I am trying to apply this to my dataset. Below is my full code, and I am having issues with the bootstrap function.

library(caret)
require(foreign)

set.seed(825)
Ridership <- read.spss("V:/Metro/Coverage/ROUTE_MODEL2.sav",use.value.labels=TRUE, to.data.frame = TRUE)

set.seed(825)
fitControl <- trainControl(method = "cv", number = 2)
gbmGrid <-  expand.grid(interaction.depth = (20:21), n.trees = (750), shrinkage = c(0.07))
x <- Ridership[, -148]
y <- Ridership[, 148]

gbmFit <- train(x=x,y=y,"gbm", tuneGrid = gbmGrid, n.minobsinnode = 2, trControl =fitControl, verbose=FALSE)
gbmFit
x.pt <- quantile(Ridership$TOT_RIDERSHIP, c(0.25, 0.5, 0.75))
p <- plot(gbmFit, newdata = Ridership[, -148], grid.levels = x.pt, return.grid = TRUE)
p
library(boot)
bootfun <- function(data, indices) {
  data <- data[indices,]
  x <- Ridership[, -148]
  y <- Ridership[, 148]
  gbmFit <- train(x=x,y=y,"gbm", tuneGrid = gbmGrid, n.minobsinnode = 2, trControl =fitControl, verbose=FALSE)
  plot(gbmFit, newdata = Ridership[, -148], grid.levels = x.pt, return.grid = TRUE)$y
}
b <- boot(data = Ridership, statistic = bootfun, R = 5) 
lims <- t(apply(b$t, 2, FUN = function(x) quantile(x, c(0.025, 0.975))))

When I run the code, the lim(only show 1, and nothing more. I am not exactly sure what to define in the Bootstrap function. I have flipped through the bootstrap package code, but it still is not clear to me what I am doing wrong. Thanks in advance!

Best Answer

Hard to say without a reproducible example but some pointers based on what I can understand from the code:

  • For plot.gbm you need to pass a gbm object as well as the variable to plot. In your case something like p <- plot(gbmFit$finalModel, i.var = ..., grid.levels = x.pt, ...), where i.var is the variable you want partial dependencies for. The length defaults to 100, see ?plot.gbm and I think that is why you get 100 points.

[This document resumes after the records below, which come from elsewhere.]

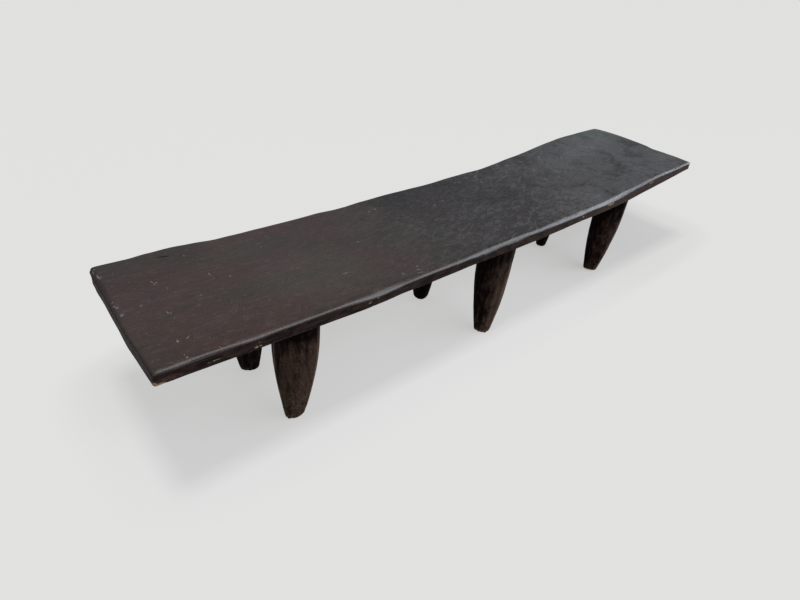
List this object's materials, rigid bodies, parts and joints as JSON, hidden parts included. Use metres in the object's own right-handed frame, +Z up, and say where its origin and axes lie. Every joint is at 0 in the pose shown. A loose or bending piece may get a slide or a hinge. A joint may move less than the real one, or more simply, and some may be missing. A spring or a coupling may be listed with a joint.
{
  "type": "senufo daybed",
  "caption": "Long low hand-carved wooden daybed: a slab seat with a gently raised head end on tapering round legs.",
  "frame": {"origin": "on the floor, under the middle of the bench's overall length and width", "axes": "+X along the bench towards the raised head end, +Y across it towards the back, +Z up"},
  "size_m": [1.98, 0.416, 0.4036],
  "materials": {
    "slab_wood": "dark stained and hand-polished hardwood, satin, with worn edges, nicks and scuffs",
    "leg_wood": "the same dark hardwood, adzed round, satin, paler and browner where the feet are worn"
  },
  "bodies": {
    "root": {"platform": "slab_wood", "leg_foot_front": "leg_wood", "leg_foot_back": "leg_wood", "leg_middle_front": "leg_wood", "leg_middle_back": "leg_wood", "leg_head_front": "leg_wood", "leg_head_back": "leg_wood"}
  },
  "joints": []
}
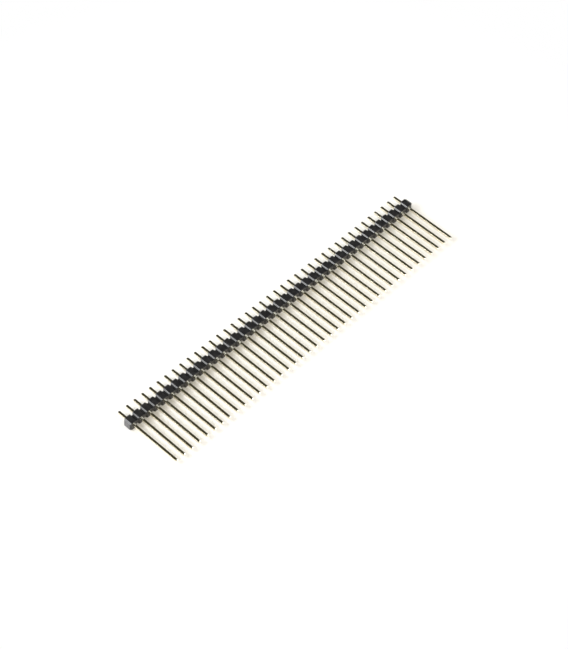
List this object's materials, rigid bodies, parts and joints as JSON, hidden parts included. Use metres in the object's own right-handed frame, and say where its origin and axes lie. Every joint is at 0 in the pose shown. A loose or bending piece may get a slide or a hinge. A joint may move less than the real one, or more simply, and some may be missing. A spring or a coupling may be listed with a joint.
{
  "type": "pin header strip",
  "caption": "Straight single-row pin header: a black moulded bar of snap-apart segments that carries square gold-plated pins, short on the board side and extra long on the mating side.",
  "frame": {"origin": "middle of the housing's board face, on the line of the pin centres", "axes": "+X along the row, +Y out of the board face along the short tails, +Z across the bar, up as the strip lies"},
  "size_m": [0.1016, 0.02, 0.0024],
  "materials": {
    "housing_plastic": "satin moulded",
    "pin_plating": "bright thin gold plate over square brass wire"
  },
  "bodies": {
    "root": {"housing": "housing_plastic", "pin_01": "pin_plating", "pin_02": "pin_plating", "pin_03": "pin_plating", "pin_04": "pin_plating", "pin_05": "pin_plating", "pin_06": "pin_plating", "pin_07": "pin_plating", "pin_08": "pin_plating", "pin_09": "pin_plating", "pin_10": "pin_plating", "pin_11": "pin_plating", "pin_12": "pin_plating", "pin_13": "pin_plating", "pin_14": "pin_plating", "pin_15": "pin_plating", "pin_16": "pin_plating", "pin_17": "pin_plating", "pin_18": "pin_plating", "pin_19": "pin_plating", "pin_20": "pin_plating", "pin_21": "pin_plating", "pin_22": "pin_plating", "pin_23": "pin_plating", "pin_24": "pin_plating", "pin_25": "pin_plating", "pin_26": "pin_plating", "pin_27": "pin_plating", "pin_28": "pin_plating", "pin_29": "pin_plating", "pin_30": "pin_plating", "pin_31": "pin_plating", "pin_32": "pin_plating", "pin_33": "pin_plating", "pin_34": "pin_plating", "pin_35": "pin_plating", "pin_36": "pin_plating", "pin_37": "pin_plating", "pin_38": "pin_plating", "pin_39": "pin_plating", "pin_40": "pin_plating"}
  },
  "joints": []
}
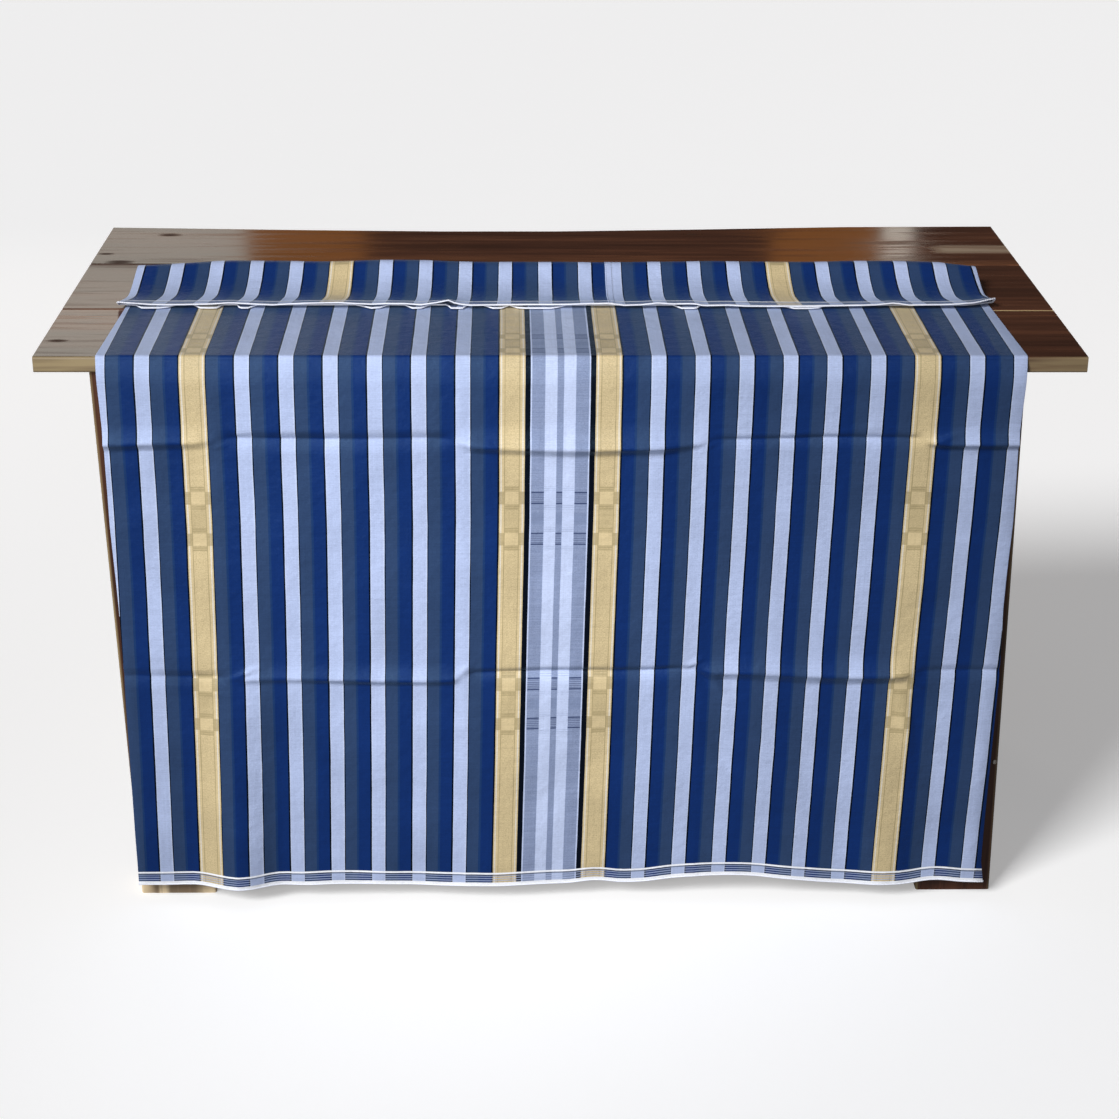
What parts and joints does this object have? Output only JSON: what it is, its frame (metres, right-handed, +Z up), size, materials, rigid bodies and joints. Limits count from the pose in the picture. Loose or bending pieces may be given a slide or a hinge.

The presence of grid.levels should override this if plot.gbm is called correctly.
  • 2-fold CV is not likely to give a good estimate of performance, and with 75 data points I would use the bootstrap (or maybe leave one out CV) and restrict the trees to be of depth 1--3 (or so) unless you have very strong prior knowledge that you require depth 20 or 21 trees.

The book Applied Predictive Modeling by Max Kuhn and Kjell Johnson is a great go-to source for tuning gbm ensembles (and tuning predictive models in general).

Also note that this code gives confidence intervals for predicted values instead of prediction intervals as pointed out by the comments in the above mentioned thread.

Hope this helps!